§ What is being asked
Output a verbatim copy of the data, cut off after the line that contains "return tuple(((c /".

______________________________

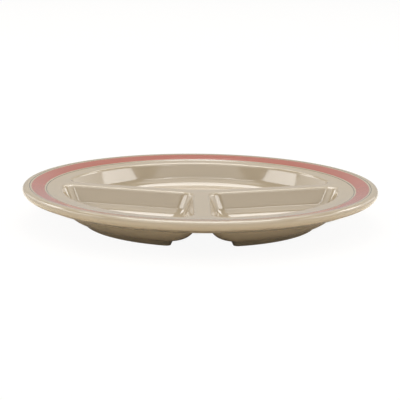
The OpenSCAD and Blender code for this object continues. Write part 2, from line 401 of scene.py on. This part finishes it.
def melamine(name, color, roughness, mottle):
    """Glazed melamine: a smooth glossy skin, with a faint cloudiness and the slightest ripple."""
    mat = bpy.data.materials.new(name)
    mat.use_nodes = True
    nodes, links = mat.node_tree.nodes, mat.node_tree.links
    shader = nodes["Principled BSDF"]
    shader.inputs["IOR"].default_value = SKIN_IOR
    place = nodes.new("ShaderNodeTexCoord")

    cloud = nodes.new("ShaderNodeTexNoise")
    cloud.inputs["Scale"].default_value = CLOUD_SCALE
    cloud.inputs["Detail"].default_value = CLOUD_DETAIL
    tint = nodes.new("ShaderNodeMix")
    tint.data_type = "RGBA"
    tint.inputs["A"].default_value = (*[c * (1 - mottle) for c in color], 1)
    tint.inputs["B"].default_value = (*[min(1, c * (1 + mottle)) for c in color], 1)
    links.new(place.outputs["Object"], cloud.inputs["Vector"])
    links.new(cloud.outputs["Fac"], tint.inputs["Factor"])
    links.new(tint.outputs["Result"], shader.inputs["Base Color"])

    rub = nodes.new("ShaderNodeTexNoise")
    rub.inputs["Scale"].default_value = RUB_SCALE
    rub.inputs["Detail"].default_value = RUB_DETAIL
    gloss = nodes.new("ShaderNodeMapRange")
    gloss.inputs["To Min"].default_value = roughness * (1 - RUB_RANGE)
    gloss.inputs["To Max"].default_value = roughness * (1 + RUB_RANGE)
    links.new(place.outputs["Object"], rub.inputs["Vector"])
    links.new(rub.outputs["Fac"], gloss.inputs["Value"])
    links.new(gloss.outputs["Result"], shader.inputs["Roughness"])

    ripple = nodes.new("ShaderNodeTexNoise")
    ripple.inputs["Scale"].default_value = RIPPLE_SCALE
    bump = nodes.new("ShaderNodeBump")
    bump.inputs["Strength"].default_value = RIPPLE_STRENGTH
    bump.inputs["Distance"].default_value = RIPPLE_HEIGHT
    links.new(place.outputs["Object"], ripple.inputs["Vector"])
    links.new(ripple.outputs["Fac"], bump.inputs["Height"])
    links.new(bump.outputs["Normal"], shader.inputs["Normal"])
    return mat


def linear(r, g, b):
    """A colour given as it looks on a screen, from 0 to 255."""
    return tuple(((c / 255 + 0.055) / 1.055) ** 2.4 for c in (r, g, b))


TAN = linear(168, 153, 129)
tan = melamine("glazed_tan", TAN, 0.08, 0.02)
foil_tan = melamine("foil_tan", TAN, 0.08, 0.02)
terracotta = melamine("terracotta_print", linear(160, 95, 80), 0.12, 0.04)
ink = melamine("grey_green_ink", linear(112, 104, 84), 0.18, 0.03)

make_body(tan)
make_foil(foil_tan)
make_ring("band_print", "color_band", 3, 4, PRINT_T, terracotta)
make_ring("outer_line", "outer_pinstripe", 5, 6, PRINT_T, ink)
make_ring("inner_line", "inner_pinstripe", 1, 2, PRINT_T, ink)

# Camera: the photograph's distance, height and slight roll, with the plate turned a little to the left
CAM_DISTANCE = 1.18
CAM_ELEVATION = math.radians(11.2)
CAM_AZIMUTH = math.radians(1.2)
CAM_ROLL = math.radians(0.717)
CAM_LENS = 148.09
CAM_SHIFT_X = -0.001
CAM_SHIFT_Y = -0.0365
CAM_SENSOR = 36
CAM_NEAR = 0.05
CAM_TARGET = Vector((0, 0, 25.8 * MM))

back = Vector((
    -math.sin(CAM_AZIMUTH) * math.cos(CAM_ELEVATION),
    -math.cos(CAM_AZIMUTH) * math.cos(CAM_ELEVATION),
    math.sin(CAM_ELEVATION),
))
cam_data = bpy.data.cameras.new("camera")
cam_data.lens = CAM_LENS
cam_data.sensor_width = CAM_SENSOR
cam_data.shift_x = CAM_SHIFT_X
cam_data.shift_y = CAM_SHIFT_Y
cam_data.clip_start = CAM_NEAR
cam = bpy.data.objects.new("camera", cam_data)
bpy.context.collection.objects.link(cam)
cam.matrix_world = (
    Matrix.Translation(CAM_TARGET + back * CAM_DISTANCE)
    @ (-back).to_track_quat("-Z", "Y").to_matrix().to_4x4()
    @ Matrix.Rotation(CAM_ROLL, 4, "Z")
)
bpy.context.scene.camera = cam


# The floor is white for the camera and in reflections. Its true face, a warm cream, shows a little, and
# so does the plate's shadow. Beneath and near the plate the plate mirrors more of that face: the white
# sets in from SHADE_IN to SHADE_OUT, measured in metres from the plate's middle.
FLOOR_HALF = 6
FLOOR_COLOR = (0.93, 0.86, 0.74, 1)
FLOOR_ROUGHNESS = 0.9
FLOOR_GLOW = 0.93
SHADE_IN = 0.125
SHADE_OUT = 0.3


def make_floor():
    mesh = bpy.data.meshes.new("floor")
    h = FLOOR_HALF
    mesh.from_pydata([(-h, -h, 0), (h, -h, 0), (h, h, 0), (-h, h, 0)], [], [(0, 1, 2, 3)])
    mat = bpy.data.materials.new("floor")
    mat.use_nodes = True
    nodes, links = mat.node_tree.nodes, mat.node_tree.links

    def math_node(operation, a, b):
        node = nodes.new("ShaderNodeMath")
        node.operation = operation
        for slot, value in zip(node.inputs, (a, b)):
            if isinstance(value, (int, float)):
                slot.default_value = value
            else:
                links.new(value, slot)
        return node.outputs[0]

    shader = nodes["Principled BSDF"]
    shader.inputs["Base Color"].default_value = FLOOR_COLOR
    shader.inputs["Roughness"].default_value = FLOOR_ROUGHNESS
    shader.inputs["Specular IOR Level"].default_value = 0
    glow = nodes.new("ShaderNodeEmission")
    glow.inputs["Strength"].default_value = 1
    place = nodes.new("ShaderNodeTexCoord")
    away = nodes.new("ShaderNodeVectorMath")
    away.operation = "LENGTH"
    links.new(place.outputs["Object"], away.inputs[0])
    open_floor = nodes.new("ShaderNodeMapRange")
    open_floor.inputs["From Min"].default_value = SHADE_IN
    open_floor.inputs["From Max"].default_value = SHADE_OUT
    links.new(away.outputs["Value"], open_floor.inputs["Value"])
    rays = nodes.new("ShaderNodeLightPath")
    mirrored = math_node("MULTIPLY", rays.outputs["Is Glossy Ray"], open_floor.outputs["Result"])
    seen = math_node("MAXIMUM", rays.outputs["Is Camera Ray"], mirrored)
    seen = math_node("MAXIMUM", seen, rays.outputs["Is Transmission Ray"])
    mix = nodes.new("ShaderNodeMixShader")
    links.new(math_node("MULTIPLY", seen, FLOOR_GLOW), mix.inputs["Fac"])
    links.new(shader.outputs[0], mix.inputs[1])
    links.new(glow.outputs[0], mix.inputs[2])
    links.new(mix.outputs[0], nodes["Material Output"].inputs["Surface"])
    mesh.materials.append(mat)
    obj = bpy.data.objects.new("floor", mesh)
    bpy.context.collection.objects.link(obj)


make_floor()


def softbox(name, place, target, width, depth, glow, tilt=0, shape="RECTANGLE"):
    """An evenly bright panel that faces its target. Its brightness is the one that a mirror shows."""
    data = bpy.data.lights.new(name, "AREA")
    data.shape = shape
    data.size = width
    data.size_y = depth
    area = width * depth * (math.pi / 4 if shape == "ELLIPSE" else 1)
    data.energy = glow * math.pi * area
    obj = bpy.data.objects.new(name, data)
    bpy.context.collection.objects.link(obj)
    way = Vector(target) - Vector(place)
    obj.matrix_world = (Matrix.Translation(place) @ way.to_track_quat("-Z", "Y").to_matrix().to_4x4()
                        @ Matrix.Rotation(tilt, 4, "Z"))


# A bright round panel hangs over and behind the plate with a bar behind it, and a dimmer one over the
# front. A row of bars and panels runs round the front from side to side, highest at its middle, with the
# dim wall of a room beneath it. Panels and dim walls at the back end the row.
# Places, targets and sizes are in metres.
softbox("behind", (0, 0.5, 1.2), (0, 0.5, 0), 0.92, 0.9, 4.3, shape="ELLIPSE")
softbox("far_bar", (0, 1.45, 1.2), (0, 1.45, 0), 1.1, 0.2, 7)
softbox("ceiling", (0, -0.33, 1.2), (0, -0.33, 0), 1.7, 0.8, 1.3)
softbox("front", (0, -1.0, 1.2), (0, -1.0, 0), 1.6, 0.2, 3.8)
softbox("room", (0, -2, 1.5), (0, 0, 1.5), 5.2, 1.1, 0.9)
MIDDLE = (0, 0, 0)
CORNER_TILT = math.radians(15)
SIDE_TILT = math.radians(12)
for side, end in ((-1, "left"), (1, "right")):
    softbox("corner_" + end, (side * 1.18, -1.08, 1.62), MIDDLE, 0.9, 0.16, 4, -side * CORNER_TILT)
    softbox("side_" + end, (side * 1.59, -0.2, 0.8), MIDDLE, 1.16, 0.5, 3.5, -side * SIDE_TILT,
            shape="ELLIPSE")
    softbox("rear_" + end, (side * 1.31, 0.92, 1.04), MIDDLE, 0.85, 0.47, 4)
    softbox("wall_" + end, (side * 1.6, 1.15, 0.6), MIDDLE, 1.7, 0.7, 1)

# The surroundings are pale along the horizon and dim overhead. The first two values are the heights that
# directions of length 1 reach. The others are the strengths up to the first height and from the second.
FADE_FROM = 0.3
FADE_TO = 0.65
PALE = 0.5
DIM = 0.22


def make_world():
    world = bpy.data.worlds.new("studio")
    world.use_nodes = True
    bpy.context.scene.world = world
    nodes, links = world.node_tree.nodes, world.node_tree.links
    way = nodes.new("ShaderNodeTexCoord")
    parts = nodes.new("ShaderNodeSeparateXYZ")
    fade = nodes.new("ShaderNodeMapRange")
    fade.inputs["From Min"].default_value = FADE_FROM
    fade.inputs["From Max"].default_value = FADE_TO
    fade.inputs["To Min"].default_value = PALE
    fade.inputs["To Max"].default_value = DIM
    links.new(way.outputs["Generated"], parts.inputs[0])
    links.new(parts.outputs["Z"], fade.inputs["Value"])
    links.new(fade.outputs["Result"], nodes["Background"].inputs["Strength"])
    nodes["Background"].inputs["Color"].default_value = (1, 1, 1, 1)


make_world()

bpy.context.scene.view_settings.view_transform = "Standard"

______________________________

§ Solution to this problem
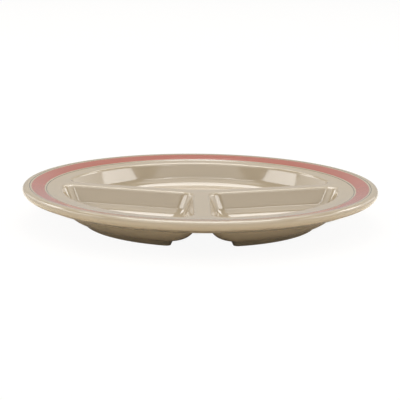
The OpenSCAD and Blender code for this object continues. Write part 2, from line 401 of scene.py on. This part finishes it.
def melamine(name, color, roughness, mottle):
    """Glazed melamine: a smooth glossy skin, with a faint cloudiness and the slightest ripple."""
    mat = bpy.data.materials.new(name)
    mat.use_nodes = True
    nodes, links = mat.node_tree.nodes, mat.node_tree.links
    shader = nodes["Principled BSDF"]
    shader.inputs["IOR"].default_value = SKIN_IOR
    place = nodes.new("ShaderNodeTexCoord")

    cloud = nodes.new("ShaderNodeTexNoise")
    cloud.inputs["Scale"].default_value = CLOUD_SCALE
    cloud.inputs["Detail"].default_value = CLOUD_DETAIL
    tint = nodes.new("ShaderNodeMix")
    tint.data_type = "RGBA"
    tint.inputs["A"].default_value = (*[c * (1 - mottle) for c in color], 1)
    tint.inputs["B"].default_value = (*[min(1, c * (1 + mottle)) for c in color], 1)
    links.new(place.outputs["Object"], cloud.inputs["Vector"])
    links.new(cloud.outputs["Fac"], tint.inputs["Factor"])
    links.new(tint.outputs["Result"], shader.inputs["Base Color"])

    rub = nodes.new("ShaderNodeTexNoise")
    rub.inputs["Scale"].default_value = RUB_SCALE
    rub.inputs["Detail"].default_value = RUB_DETAIL
    gloss = nodes.new("ShaderNodeMapRange")
    gloss.inputs["To Min"].default_value = roughness * (1 - RUB_RANGE)
    gloss.inputs["To Max"].default_value = roughness * (1 + RUB_RANGE)
    links.new(place.outputs["Object"], rub.inputs["Vector"])
    links.new(rub.outputs["Fac"], gloss.inputs["Value"])
    links.new(gloss.outputs["Result"], shader.inputs["Roughness"])

    ripple = nodes.new("ShaderNodeTexNoise")
    ripple.inputs["Scale"].default_value = RIPPLE_SCALE
    bump = nodes.new("ShaderNodeBump")
    bump.inputs["Strength"].default_value = RIPPLE_STRENGTH
    bump.inputs["Distance"].default_value = RIPPLE_HEIGHT
    links.new(place.outputs["Object"], ripple.inputs["Vector"])
    links.new(ripple.outputs["Fac"], bump.inputs["Height"])
    links.new(bump.outputs["Normal"], shader.inputs["Normal"])
    return mat


def linear(r, g, b):
    """A colour given as it looks on a screen, from 0 to 255."""
    return tuple(((c / 255 + 0.055) / 1.055) ** 2.4 for c in (r, g, b))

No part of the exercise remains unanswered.